Maybe Google Was a Sell
On any given day, hedge fund manager Steve Cohen, of SAC Capital, will walk into work and make between 2 and 5 million dollars.The next day, he'll come into work and do it all over again.
Make no doubt about it -- today's hedge fund managers are making CEOs and atheletes look like vagabonds.
Cohen himself is a marvel -- According to statements, the $6B fund he manages spits out annual returns in excess of 40%.

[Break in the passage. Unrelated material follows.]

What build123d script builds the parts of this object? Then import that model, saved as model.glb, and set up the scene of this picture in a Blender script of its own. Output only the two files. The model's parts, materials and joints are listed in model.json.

How does he do it, you ask?
Well, probably by getting in and out of high octane stocks before the rest of Wall Street drops them like a hot potato:
...one of Mr. Cohen's bets last year was a surprisingly conventional, straightforward one: he accumulated a large share of Google in the months after its public offering in 2004, accumulating 3.4 percent of the stock by February, when the stock was trading for $100 to $200.

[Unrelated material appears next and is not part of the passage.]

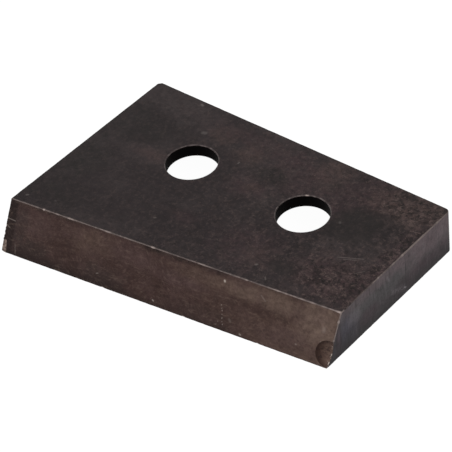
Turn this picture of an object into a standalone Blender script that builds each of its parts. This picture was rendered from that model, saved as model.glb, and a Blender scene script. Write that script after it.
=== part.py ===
"""Plunger blade: one piece of hardened steel plate, ground square at both ends, with a slanted
cutting edge, a front face that leans back from it, and two bolt holes over a recess that is
milled into the underside for the bolt heads."""

import bpy
import bmesh
from math import radians, tan
from mathutils import Matrix, Vector

# Plate: the cutting edge is the lower front edge, and the back edge is square to both ends
LENGTH = 0.118
LEFT_WIDTH = 0.080
RIGHT_WIDTH = 0.063
THICKNESS = 0.016
RELIEF_ANGLE = radians(28.0)

# Bolt holes, on a line parallel to the back edge and centred on the length
HOLE_DIAMETER = 0.017
HOLE_PITCH = 0.045
HOLE_TO_BACK = 0.0262
HOLE_EDGE_BREAK = 0.0005
HOLE_FACETS = 72

# Recess under the holes: the web is the metal that the bolt heads pull against
WEB = 0.0045
RECESS_REACH = 0.019
RECESS_CORNER = 0.008
RECESS_CORNER_STEPS = 8
RECESS_EDGE_BREAK = 0.0004

# Outer edges: sharp when new, now rubbed round, and most along the top of the right end
BROKEN_EDGE = 0.0004
RUBBED_EDGE = 0.0010
EDGE_STEPS = 3
CLIPPED_CORNER = 0.0011
ROUNDED_CORNER = 0.0010
ROUNDED_CORNER_STEPS = 4

# Dish ground into the lower right corner of the front face
DISH_RADIUS = 0.0098
DISH_DEPTH = 0.0009
DISH_FROM_END = 0.0009
DISH_HEIGHT = 0.0040
DISH_SEGMENTS = 72
DISH_RINGS = 40

# Knocks along the arrises of the front face, each a small bite with a round bottom
NICK_RADIUS = 0.0009
NICK_BITE = 0.00035
NICK_SEGMENTS = 12
NICK_RINGS = 8
LEFT_NICKS = 3
LEFT_NICK_START = 0.50
LEFT_NICK_STEP = 0.10
RIGHT_NICKS = (0.17, 0.50)
TOP_NICKS = (0.10, 0.14, 0.62)

# Corner broken off the left end of the cutting edge
CHIP_ALONG_EDGE = 0.0022
CHIP_ALONG_END = 0.0005
CHIP_UP = 0.0043

# How far a cutter runs past the face that it opens through, and what counts as one point
OVERSHOOT = 0.002
SAME_POINT = 0.00001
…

People who invest with Mr. Cohen say that at the root of his success is an uncanny ability to pick the perfect time to buy and sell a stock. If a stock is going up, he holds on; if he gets the sense that a stock will drop 5 percent one day, even if its long-term prospects remain solid, he will sell, knowing that he can re-establish a position at some later point.
Google would seem to be a case in point. He rode the stock up, but bailed out as it hit higher, more volatile levels. Recent filings show that he owns just 0.02 percent of the stock.